Это было больно. Очень больно. И, как ни стыдно мне в этом признаться, — по-настоящему обидно.

Наверное, в силу того, что я раньше не имел близких отношений с людьми, я не знал, как реагировать на происходящее. Моя душа словно замерла в оцепенении. Я ходил, о чем-то говорил, улыбался, вел занятия, но одновременно чувствовал себя так, будто я застыл на морозе. Люди, рассказывая об эльфах, всегда упоминают, что мы, якобы, не чувствуем холода и можем спать прямо на снегу. Отчасти это правда, физического холода мы действительно практически не ощущаем. Но в тяжелые моменты жизни, когда душа переполняется болью и растерянностью перед лицом жестокого мира, мы начинаем чувствовать особый, внутренний холод. И он гораздо, гораздо страшнее, чем внешний.
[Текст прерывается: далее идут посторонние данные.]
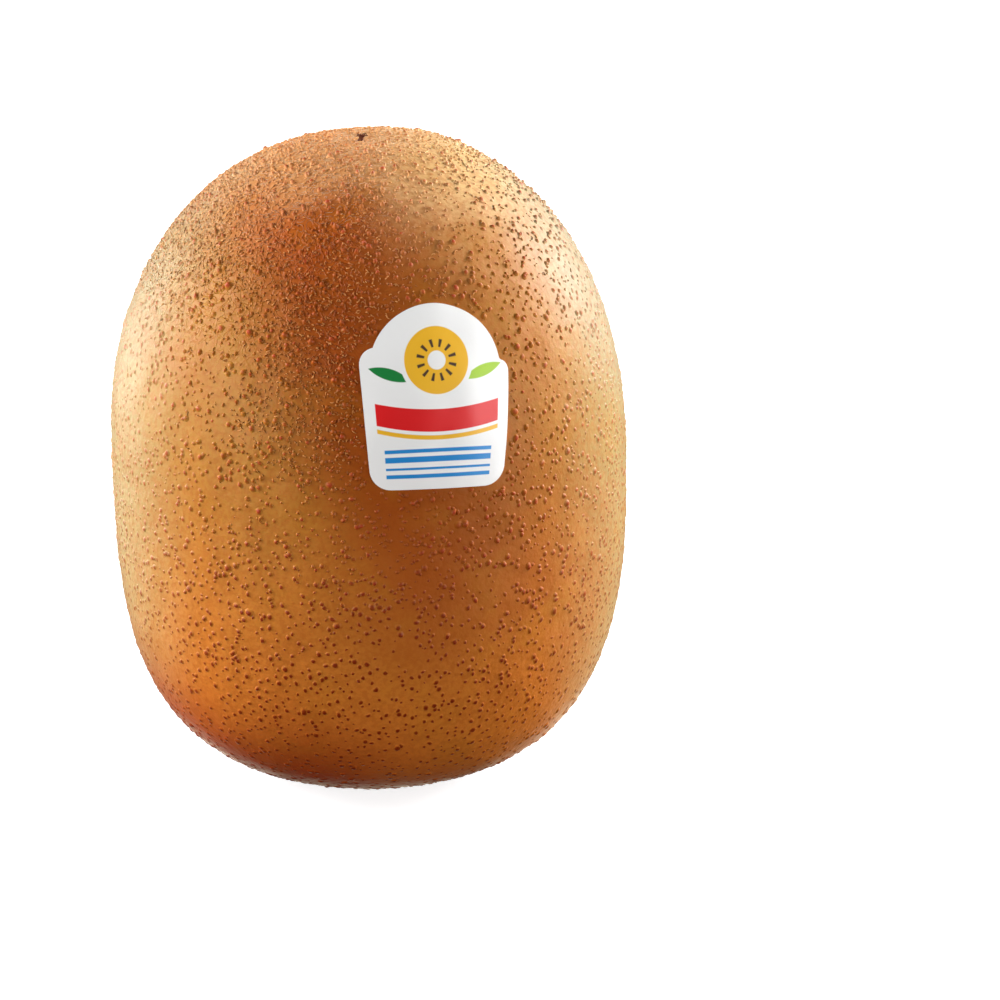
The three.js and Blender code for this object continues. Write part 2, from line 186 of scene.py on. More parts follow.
class KIWI_PG_fuzz(bpy.types.PropertyGroup):
    """The short curled hairs of the upper part"""

    count: number("Hairs", "How many hairs there are", 10500)
    least: length("Shortest", "Length of the shortest hairs", 0.16)
    most: length("Longest", "Length of the longest hairs", 0.55)
    radius: length("Radius", "Radius of the thickest hairs at their roots", 0.13)
    curl: turn("Curl", "How far the most curled hairs turn", 130)
    lift: length("Lift", "How far a hair's middle stands off the skin", 0.14)
    pale: colour("Pale", "Colour of the lighter hairs", 0.86, 0.4, 0.11)
    paleness: amount("Paleness", "How far the palest hairs differ from the skin", 0.62)
    worn: turn("Worn side", "Where most hairs are rubbed off, from the front towards +X", 75)
    tongue: turn("Tongue", "Where the hairs reach furthest down, from the front towards +X", -8)
    tongue_spread: turn("Tongue spread", "Half-width of that patch of hairs", 25)


class KIWI_PG_sticker(bpy.types.PropertyGroup):
    """The paper sticker and its print"""

    width: length("Width", "Width, as cast from the fruit's middle on a plane that touches the skin", 17.4)
    height: length("Height", "Height, in the same way", 20.8)
    dome_half: length("Dome half", "Half the width of the domed top, were it a whole half-ellipse", 7.6)
    dome_rise: length("Dome rise", "Height of that half-ellipse", 7)
    left_shoulder: length("Left shoulder", "Where the dome meets the left shoulder, above the middle", 6.2)
    right_shoulder: length("Right shoulder", "The same on the right", 4.4)
    corner: length("Corner", "Radius of the lower corners", 2.6)
    paper: length("Paper", "Thickness of the paper", 0.14)
    gap: length("Gap", "Between the skin and the paper's back", 0.03)
    azimuth: turn("Azimuth", "From the front towards +X", 16.3)
    elevation: turn("Elevation", "Above the widest level, as seen from the fruit's middle", 27.5)
    lean: turn("Lean", "Anticlockwise as seen from outside", -2)
    white: colour("White", "Paper", 0.9, 0.9, 0.89)
    red: colour("Red", "Red ink", 0.72, 0.008, 0.01)
    gold: colour("Gold", "Golden ink", 0.87, 0.47, 0.02)
    blue: colour("Blue", "Blue ink", 0.012, 0.24, 0.62)
    leaf_dark: colour("Dark leaf", "Dark green ink", 0.006, 0.21, 0.04)
    leaf_light: colour("Light leaf", "Light green ink", 0.37, 0.6, 0.04)
    seed: colour("Seed", "Dark ink of the seeds", 0.06, 0.03, 0.02)


class KIWI_PG_ends(bpy.types.PropertyGroup):
    """The dry remains at the two ends"""

    remnant_radius: length("Remnant radius", "Radius of the dry disc in the pit", 0.36)
    remnant_height: length("Remnant height", "Thickness of that disc", 0.4)
    remnant_gap: length("Remnant gap", "Between the skin and the disc", 0.03)
    remnant_aside: length("Remnant aside", "How far the disc has moved from the axis towards -X", 0.9, -3)
    remnant_ahead: length("Remnant ahead", "How far the disc has moved from the axis towards -Y", 0.9, -3)
    styles: number("Styles", "Withered styles on the disc", 13)
    style_radius: length("Style radius", "Radius of a withered style", 0.075)
    style_reach: length("Style reach", "How far the longest style reaches from the axis", 0.9)
    style_rise: length("Style rise", "How high the highest style stands over the pit", 1.1)
    scar_radius: length("Scar radius", "Radius of the woody scar at the stem end", 2.3)
    scar_thickness: length("Scar thickness", "Thickness of the scar", 0.8)
    sepals: number("Sepals", "Withered sepals round the scar", 5)
    sepal_root: length("Sepal root", "How far from the axis a sepal starts", 1.5)
    sepal_reach: length("Sepal reach", "How far a sepal reaches from the axis", 4.2)
    sepal_half_width: length("Sepal half width", "Half of a sepal's usual width", 1.15)
    sepal_thickness: length("Sepal thickness", "Thickness of a sepal", 0.32)
    seat_gap: length("Seat gap", "Between the skin and what sits in the hollow", 0.2)
    wither: colour("Withered", "Colour of the withered flower", 0.07, 0.016, 0.008)
    wood: colour("Wood", "Colour of the scar", 0.2, 0.105, 0.045)


class KIWI_PG_studio(bpy.types.PropertyGroup):
    """The floor, the lights and the camera"""

    distance: length("Distance", "From the camera to the fruit's middle", 600)
    elevation: turn("Elevation", "Of the camera above the fruit's middle", 17.2)
    lens: bpy.props.FloatProperty(
        name="Lens", description="Focal length in millimetres", default=184.8, min=1, unit="CAMERA"
    )
    shift_right: amount("Shift right", "Sideways shift of the frame, as a share of its width", 0.131, -1, 1)
    shift_up: amount("Shift up", "Upward shift of the frame, as a share of its width", -0.0464, -1, 1)
    floor_size: length("Floor size", "Width of the floor", 6000)
    floor: colour("Floor", "Colour of the floor", 0.5, 0.5, 0.5)
    left_light: amount("Left light", "Watts of the left softbox", 7.2, 0, 100)
    left_front_light: amount("Left front light", "Watts of the softbox in front on the left", 4.6, 0, 100)
    left_back_light: amount("Left back light", "Watts of the softbox behind on the left", 3.4, 0, 100)
    right_light: amount("Right light", "Watts of the right softbox", 11.5, 0, 100)
    right_front_light: amount("Right front light", "Watts of the softbox in front on the right", 4.3, 0, 100)
    room: colour("Room", "What lights the fruit from all round", 0.25, 0.25, 0.25)
    ground: colour("Ground", "What lights the fruit from below", 0.07, 0.025, 0.007)


# ---------------------------------------------------------------- the fruit's form

def ripples(points, wavelength, seed, waves=28):
    """A smooth uneven field at points, of about -1 to 1, whose rises are about a wavelength apart."""
    rng = np.random.default_rng(seed)
    axes = rng.normal(size=(waves, 3))
    axes /= np.linalg.norm(axes, axis=1)[:, None]
    axes *= (2 * math.pi / wavelength) * rng.uniform(0.6, 1.3, waves)[:, None]
    phases = rng.uniform(0, 2 * math.pi, waves)
    return np.sin(points @ axes.T + phases).sum(axis=1) / math.sqrt(waves)


def hump(half_widths_away):
    """A smooth rise of height 1 that has nearly died out two half-widths away."""
    return np.exp(-half_widths_away**2)


def unit(vectors):
    """The vectors, each at length 1."""
    return vectors / np.linalg.norm(vectors, axis=-1, keepdims=True)


def middle_height(form):
    """Height of the fruit's widest level, from which every direction is taken."""
    return form.half_height - form.foot_sink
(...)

Разумеется, я не смог скрыть своего состояния от своих соплеменников — моего брата и его друзей. Вероятно, боги решили меня за что-то наказать, потому что их взгляды, преисполненные искреннего недоумения, поскольку повод для подобного моего поведения был с их точки зрения слишком ничтожен, и глубочайшего презрения за мою слабость только добавляли мне болезненных ощущений. Хотя, надо признать, что госпожа Нелиринавия проявила чудеса терпимости, несколько раз попытавшись утешить и ободрить меня. Не могу сказать, что это мне как-то помогло, но я все же начал относиться к ней с гораздо большей симпатией, нежели прежде.